Different formats apply different levels of compression to reduce file size:

  • RAW: Camera sensor data with light lossless compression. Typically 50–70% of the theoretical uncompressed sensor data size, depending on the camera manufacturer's compression algorithm.
  • TIFF (uncompressed): Stores the full pixel data without compression, 100% of the calculated uncompressed size.
  • TIFF (LZW): Lossless compression reduces size to roughly 50–70% of uncompressed, depending on image content.
  • PNG: Lossless DEFLATE compression typically achieves 30–60% of uncompressed size for photographic content.
  • BMP: No compression, 100% of uncompressed size plus a small header.
  • JPEG: Lossy DCT-based compression. Quality 100% yields roughly 1:4 ratio, quality 80% roughly 1:10, quality 60% roughly 1:18, quality 20% roughly 1:40.
  • WebP: Modern format with better compression than JPEG. Lossy WebP at equivalent quality is roughly 25–35% smaller than JPEG.
Bit Depth Explained

Bit depth determines how many distinct values each color channel can represent:

  • 8-bit: 256 levels per channel (16.7 million colors for RGB). Standard for displays and JPEG.
  • 10-bit: 1,024 levels. Used in video and some displays.
  • 12-bit: 4,096 levels. Common in entry-level RAW files.
  • 14-bit: 16,384 levels. Standard for professional camera RAW files.
  • 16-bit: 65,536 levels. Used in TIFF for high-quality editing.
  • 32-bit float: HDR imaging, scientific data, and compositing.
Important Notes
  • These are estimates.
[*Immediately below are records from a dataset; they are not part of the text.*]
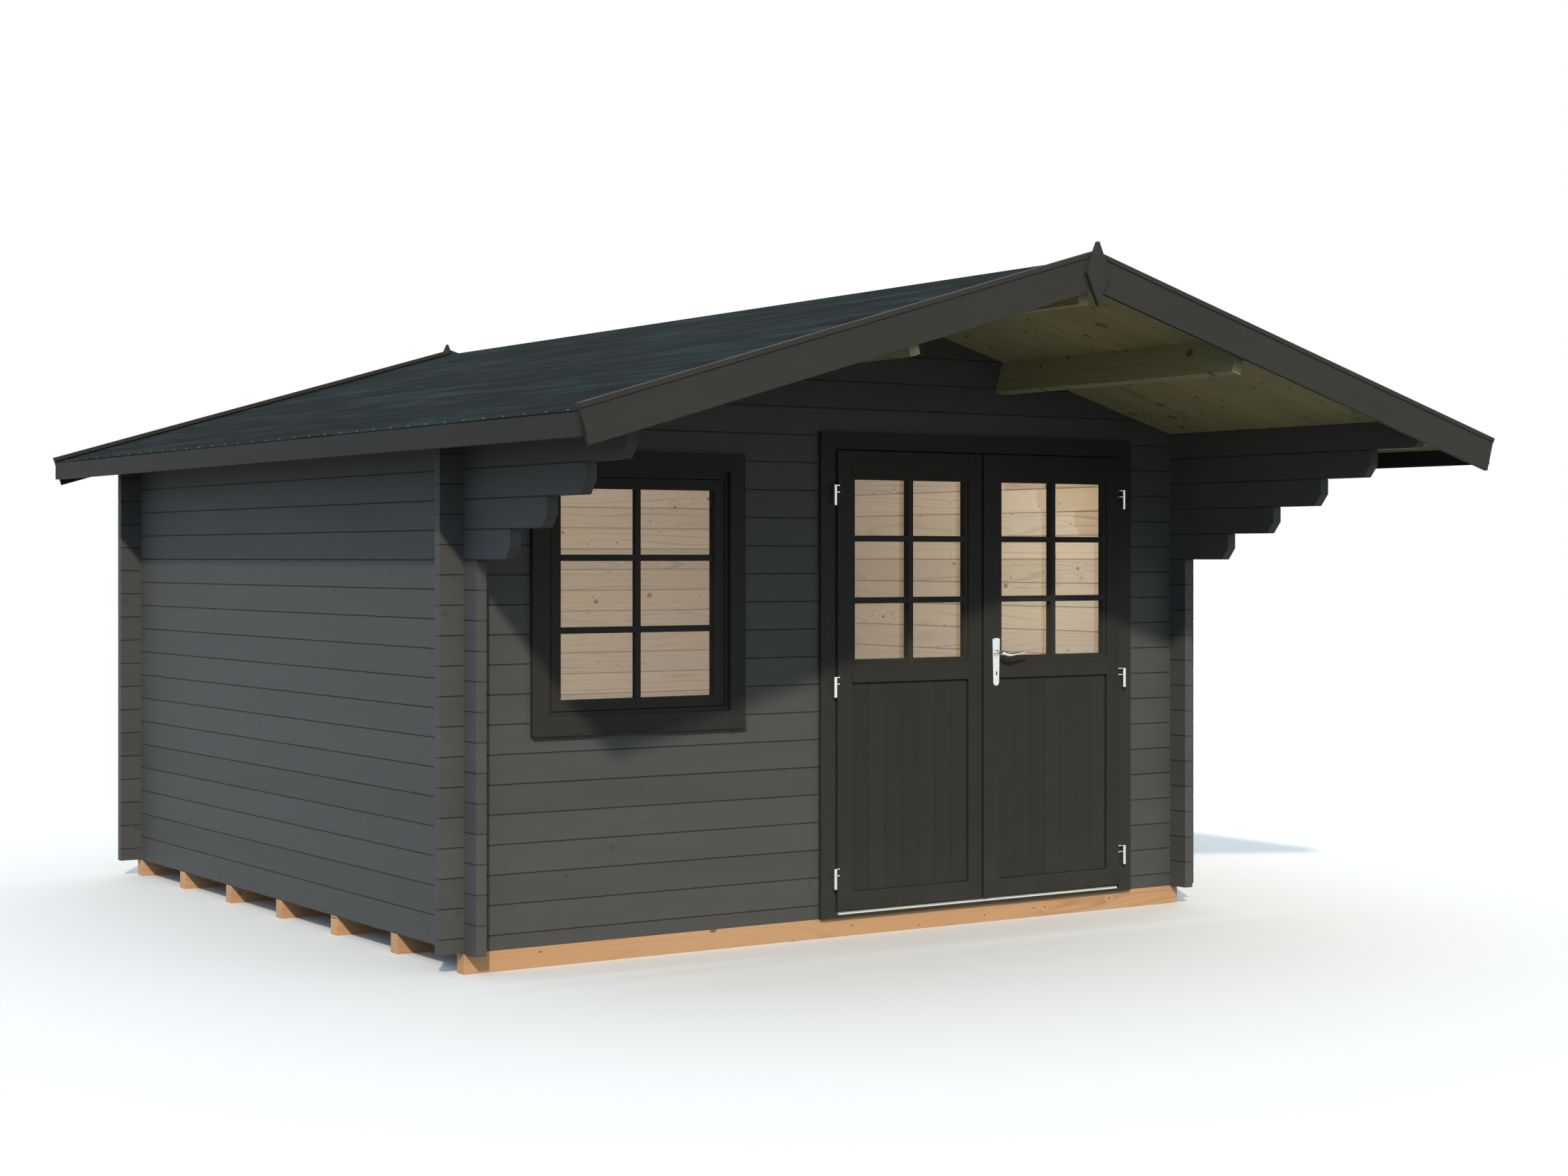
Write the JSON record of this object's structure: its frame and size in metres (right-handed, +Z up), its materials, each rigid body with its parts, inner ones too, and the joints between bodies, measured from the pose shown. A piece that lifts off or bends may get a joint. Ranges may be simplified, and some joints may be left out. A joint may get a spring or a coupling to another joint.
{
  "type": "garden shed",
  "caption": "Log-built garden cabin with a felted gable roof, a deep front canopy on stepped logs, a glazed double door and a barred window.",
  "frame": {"origin": "middle of the wall rectangle, on the underside of the middle bearer", "axes": "+X to the right seen from the front, +Y to the back, +Z up; the door faces -Y"},
  "size_m": [4.3086, 5.382, 2.7254],
  "materials": {
    "bearer_wood": "unpainted impregnated pine",
    "raw_spruce": "unpainted planed spruce",
    "log_paint": "slate grey wood paint over horizontal logs",
    "roofing_felt": "bitumen felt, streaked",
    "trim_paint": "charcoal wood paint",
    "bare_aluminium": "mill finish aluminium strip",
    "glass": "clear sheet glass",
    "plated_steel": "satin plated steel"
  },
  "bodies": {
    "shed": {"bearers": "bearer_wood", "floor_boards": "raw_spruce", "left_wall": "log_paint", "right_wall": "log_paint", "rear_wall": "log_paint", "front_wall_left": "log_paint", "front_wall_right": "log_paint", "front_gable": "log_paint", "ridge_purlin": "raw_spruce", "left_purlin": "raw_spruce", "right_purlin": "raw_spruce", "left_roof_boards": "raw_spruce", "right_roof_boards": "raw_spruce", "roofing_felt": "roofing_felt", "left_eave_board": "trim_paint", "right_eave_board": "trim_paint", "front_left_barge_board": "trim_paint", "front_right_barge_board": "trim_paint", "rear_left_barge_board": "trim_paint", "rear_right_barge_board": "trim_paint", "front_barge_caps": "trim_paint", "rear_barge_caps": "trim_paint", "front_finial": "trim_paint", "rear_finial": "trim_paint", "door_frame": "trim_paint", "door_threshold": "bare_aluminium", "window_frame": "trim_paint", "window_trim": "trim_paint", "window_sash": "trim_paint", "window_glass": "glass", "frame_hinges": "plated_steel"},
    "left_door": {"left_leaf_frame": "trim_paint", "left_leaf_glass": "glass", "left_leaf_panel": "trim_paint", "left_leaf_hinges": "plated_steel"},
    "right_door": {"right_leaf_frame": "trim_paint", "right_leaf_glass": "glass", "right_leaf_panel": "trim_paint", "right_leaf_hinges": "plated_steel", "meeting_strip": "trim_paint", "handle_plates": "plated_steel"},
    "lever": {"handle_lever": "plated_steel"}
  },
  "joints": [
    {"name": "left_door_hinge", "type": "hinge", "parent": "shed", "child": "left_door", "pos_m": [-0.125, -1.84, 1.036], "axis": [0, 0, -1], "range_deg": [0, 170]},
    {"name": "right_door_hinge", "type": "hinge", "parent": "shed", "child": "right_door", "pos_m": [1.445, -1.84, 1.036], "axis": [0, 0, 1], "range_deg": [0, 110]},
    {"name": "handle_lever_turn", "type": "hinge", "parent": "right_door", "child": "lever", "pos_m": [0.723, -1.83, 1.161], "axis": [0, 1, 0], "range_deg": [0, 40], "stiffness_Nm_per_rad": 1.2, "springref_deg": -11.46}
  ]
}
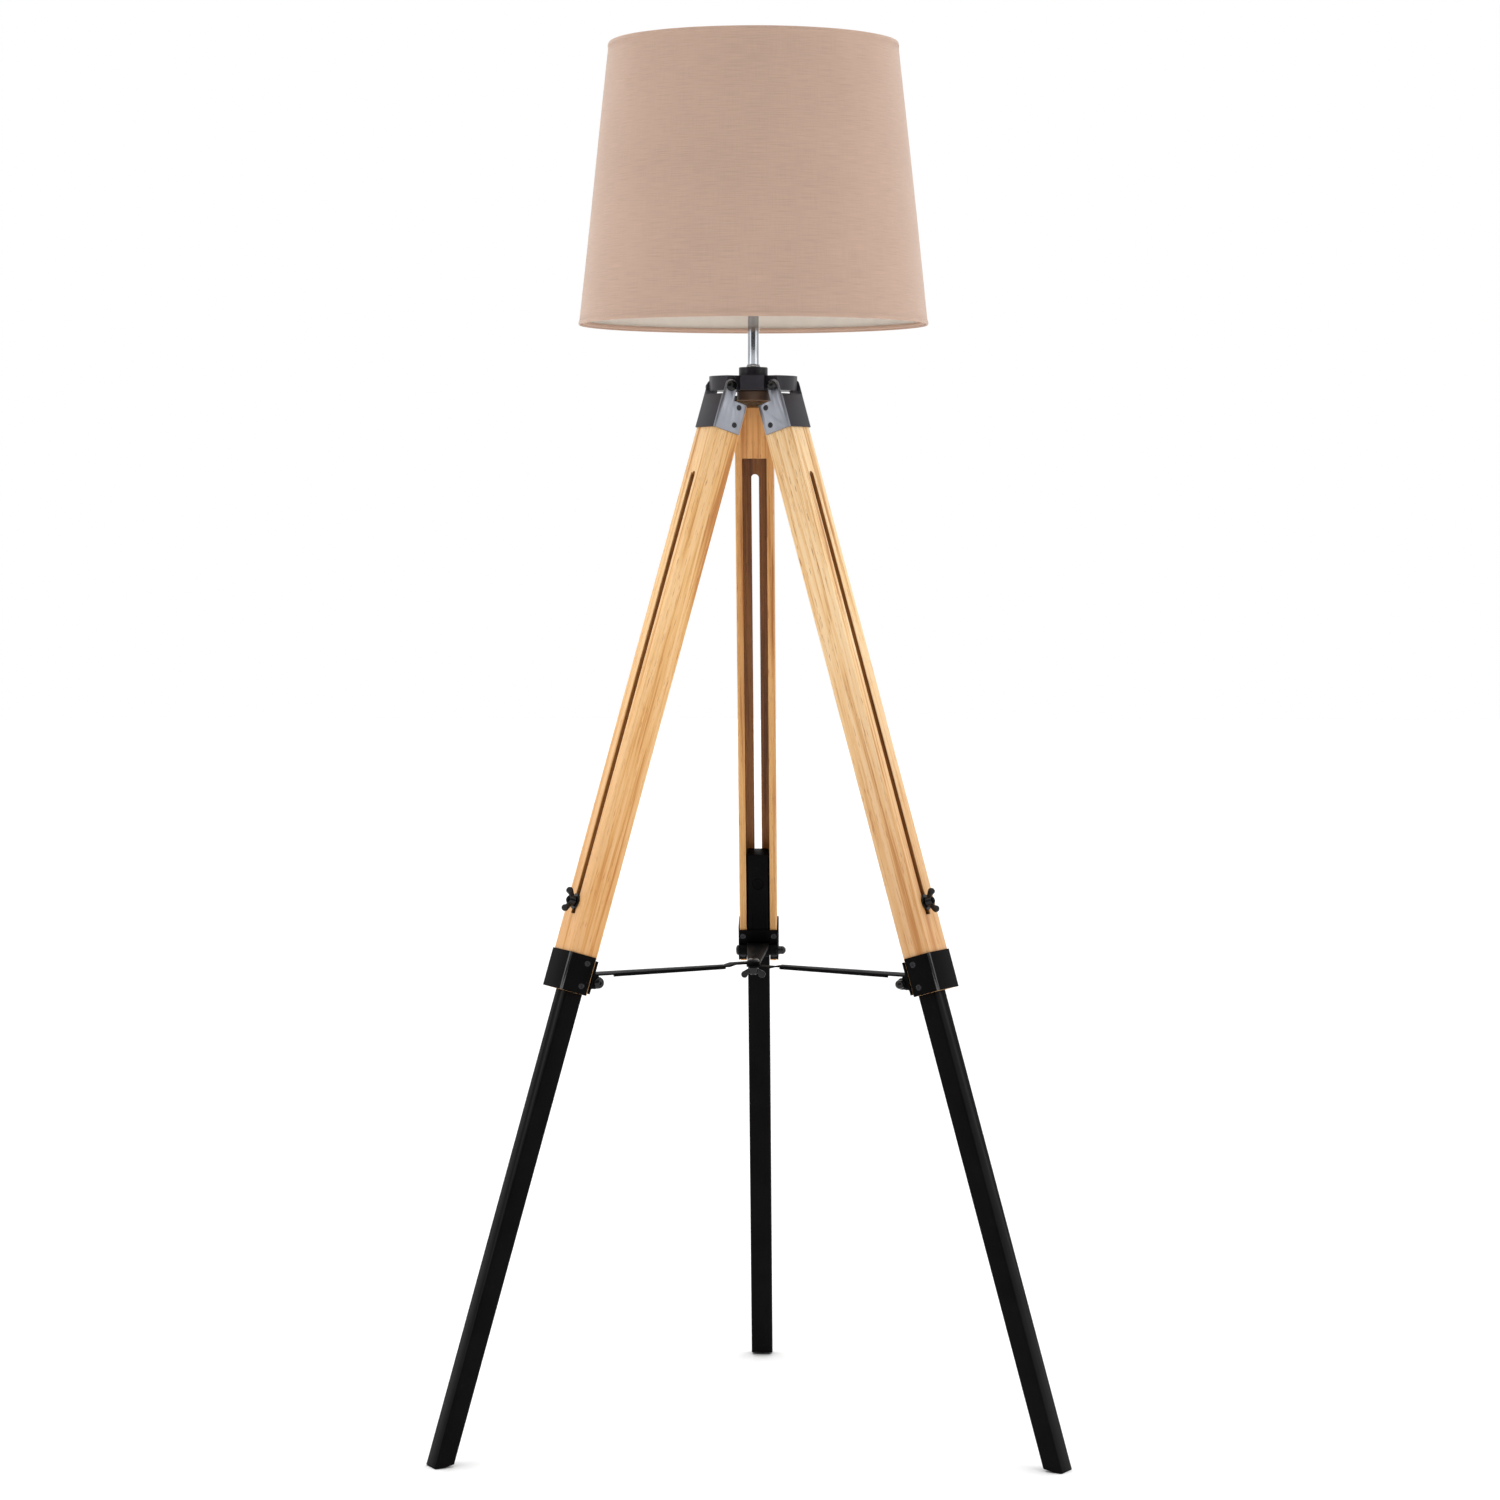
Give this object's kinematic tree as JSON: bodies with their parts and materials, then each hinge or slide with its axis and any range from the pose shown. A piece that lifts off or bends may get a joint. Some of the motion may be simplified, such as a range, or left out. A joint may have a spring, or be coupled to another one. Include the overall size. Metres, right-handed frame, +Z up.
{
  "type": "tripod floor lamp",
  "caption": "Tripod floor lamp: tapered fabric drum shade on a chrome stem over a black hub, with wooden folding legs, telescoping black feet, wing-nut clamps and flat spreader struts.",
  "frame": {"origin": "middle of the footprint, on the floor", "axes": "+Z up, +Y towards the back leg, +X to the right of a person who faces the lamp from its two front legs"},
  "size_m": [0.6454, 0.5594, 1.43],
  "materials": {
    "shade_fabric": "fine plain woven fabric, matt, warm pink-beige",
    "white_liner": "smooth white, slightly satin",
    "white_wire": "white enamelled wire",
    "chrome": "polished chrome plate",
    "hub_metal": "satin black powder coat",
    "bracket_steel": "satin gunmetal sheet",
    "black_metal": "semi-matt black powder coat",
    "steel": "plain zinc-plated steel",
    "honey_wood": "clear satin lacquer over honey-coloured wood with long streaks",
    "black_wood": "satin black paint on wood",
    "black_plastic": "black moulded plastic",
    "bulb_glass": "frosted glass on a metal screw cap"
  },
  "bodies": {
    "head": {"hub_disc": "hub_metal", "hub_boss": "hub_metal", "hub_nut": "hub_metal", "cord_gland": "black_plastic", "stem_tube": "chrome", "stem_collar": "chrome", "stem_rod": "steel", "lampholder_shell": "black_plastic", "lampholder_insert": "white_liner", "holder_ring_lower": "black_plastic", "holder_ring_upper": "black_plastic", "bulb": "bulb_glass", "shade_cover": "shade_fabric", "shade_liner": "white_liner", "shade_top_ring": "white_wire", "shade_spider": "white_wire"},
    "leg_back": {"leg_upper_back": "honey_wood", "top_bracket_back": "bracket_steel", "lower_sleeve_back": "black_metal", "hinge_plate_back": "black_metal", "hinge_bolt_back": "black_metal", "hinge_cap_nut_back": "black_metal", "strut_bolt_back": "black_metal", "strut_cap_nut_back": "black_metal", "strut_bush_back": "black_metal"},
    "lower_leg_back": {"leg_lower_back": "black_wood", "clamp_bolt_back": "black_metal", "clamp_washer_back": "steel"},
    "clamp_nut_back": {"wing_nut_back": "black_metal"},
    "spreader_back": {"strut_back": "black_metal"},
    "leg_left": {"leg_upper_left": "honey_wood", "top_bracket_left": "bracket_steel", "lower_sleeve_left": "black_metal", "hinge_plate_left": "black_metal", "hinge_bolt_left": "black_metal", "hinge_cap_nut_left": "black_metal", "strut_bolt_left": "black_metal", "strut_cap_nut_left": "black_metal", "strut_bush_left": "black_metal"},
    "lower_leg_left": {"leg_lower_left": "black_wood", "clamp_bolt_left": "black_metal", "clamp_washer_left": "steel"},
    "clamp_nut_left": {"wing_nut_left": "black_metal"},
    "spreader_left": {"strut_left": "black_metal", "centre_bolt": "black_metal"},
    "leg_right": {"leg_upper_right": "honey_wood", "top_bracket_right": "bracket_steel", "lower_sleeve_right": "black_metal", "hinge_plate_right": "black_metal", "hinge_bolt_right": "black_metal", "hinge_cap_nut_right": "black_metal", "strut_bolt_right": "black_metal", "strut_cap_nut_right": "black_metal", "strut_bush_right": "black_metal"},
    "lower_leg_right": {"leg_lower_right": "black_wood", "clamp_bolt_right": "black_metal", "clamp_washer_right": "steel"},
    "clamp_nut_right": {"wing_nut_right": "black_metal"},
    "spreader_right": {"strut_right": "black_metal"},
    "centre_nut": {"centre_wing_nut": "black_metal"}
  },
  "joints": [
    {"name": "leg_fold_back", "type": "hinge", "parent": "head", "child": "leg_back", "pos_m": [0, -0.05017, 1.0806], "axis": [-1, 0, 0], "range_deg": [0, 13]},
    {"name": "leg_fold_left", "type": "hinge", "parent": "head", "child": "leg_left", "pos_m": [-0.03187, -0.10537, 1.0806], "axis": [0.5, -0.866, 0], "range_deg": [0, 13]},
    {"name": "leg_fold_right", "type": "hinge", "parent": "head", "child": "leg_right", "pos_m": [0.03187, -0.10537, 1.0806], "axis": [0.5, 0.866, 0], "range_deg": [0, 13]},
    {"name": "leg_slide_back", "type": "slide", "parent": "leg_back", "child": "lower_leg_back", "axis": [0, -0.2954, 0.9554], "range_m": [0, 0.43]},
    {"name": "leg_slide_left", "type": "slide", "parent": "leg_left", "child": "lower_leg_left", "axis": [0.2558, 0.1477, 0.9554], "range_m": [0, 0.43]},
    {"name": "leg_slide_right", "type": "slide", "parent": "leg_right", "child": "lower_leg_right", "axis": [-0.2558, 0.1477, 0.9554], "range_m": [0, 0.43]},
    {"name": "strut_swing_back", "type": "hinge", "parent": "leg_back", "child": "spreader_back", "pos_m": [0, 0.10155, 0.47813], "axis": [-1, 0, 0], "range_deg": [-76.4, 0]},
    {"name": "strut_swing_left", "type": "hinge", "parent": "leg_left", "child": "spreader_left", "pos_m": [-0.16327, -0.18124, 0.47813], "axis": [0.5, -0.866, 0], "range_deg": [0, 59]},
    {"name": "strut_swing_right", "type": "hinge", "parent": "leg_right", "child": "spreader_right", "pos_m": [0.16327, -0.18124, 0.47813], "axis": [0.5, 0.866, 0], "range_deg": [-98.5, 0]},
    {"name": "clamp_nut_turn_back", "type": "hinge", "parent": "lower_leg_back", "child": "clamp_nut_back", "pos_m": [0, 0.12095, 0.56096], "axis": [0, 0.9554, 0.2954], "continuous": true},
    {"name": "clamp_nut_turn_left", "type": "hinge", "parent": "lower_leg_left", "child": "clamp_nut_left", "pos_m": [-0.18007, -0.19094, 0.56096], "axis": [-0.8274, -0.4777, 0.2954], "continuous": true},
    {"name": "clamp_nut_turn_right", "type": "hinge", "parent": "lower_leg_right", "child": "clamp_nut_right", "pos_m": [0.18007, -0.19094, 0.56096], "axis": [0.8274, -0.4777, 0.2954], "continuous": true},
    {"name": "centre_nut_turn", "type": "hinge", "parent": "spreader_right", "child": "centre_nut", "pos_m": [0, -0.08697, 0.478], "axis": [0, 0, 1], "continuous": true}
  ],
  "couplings": [
    {"joint": "leg_fold_left", "follows": "leg_fold_back", "ratio": 1},
    {"joint": "leg_fold_right", "follows": "leg_fold_back", "ratio": 1},
    {"joint": "strut_swing_back", "follows": "leg_fold_back", "ratio": -5.8},
    {"joint": "strut_swing_left", "follows": "leg_fold_back", "ratio": 4.46},
    {"joint": "strut_swing_right", "follows": "leg_fold_back", "ratio": -7.5}
  ]
}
Actual file sizes vary based on image content — images with more detail or noise compress less efficiently.
  • RAW file sizes depend heavily on the camera manufacturer's proprietary format and compression.
  • JPEG compression efficiency varies with image complexity — smooth gradients compress better than detailed textures.
  • Metadata (EXIF, ICC profiles, XMP) adds a small overhead not included in these estimates.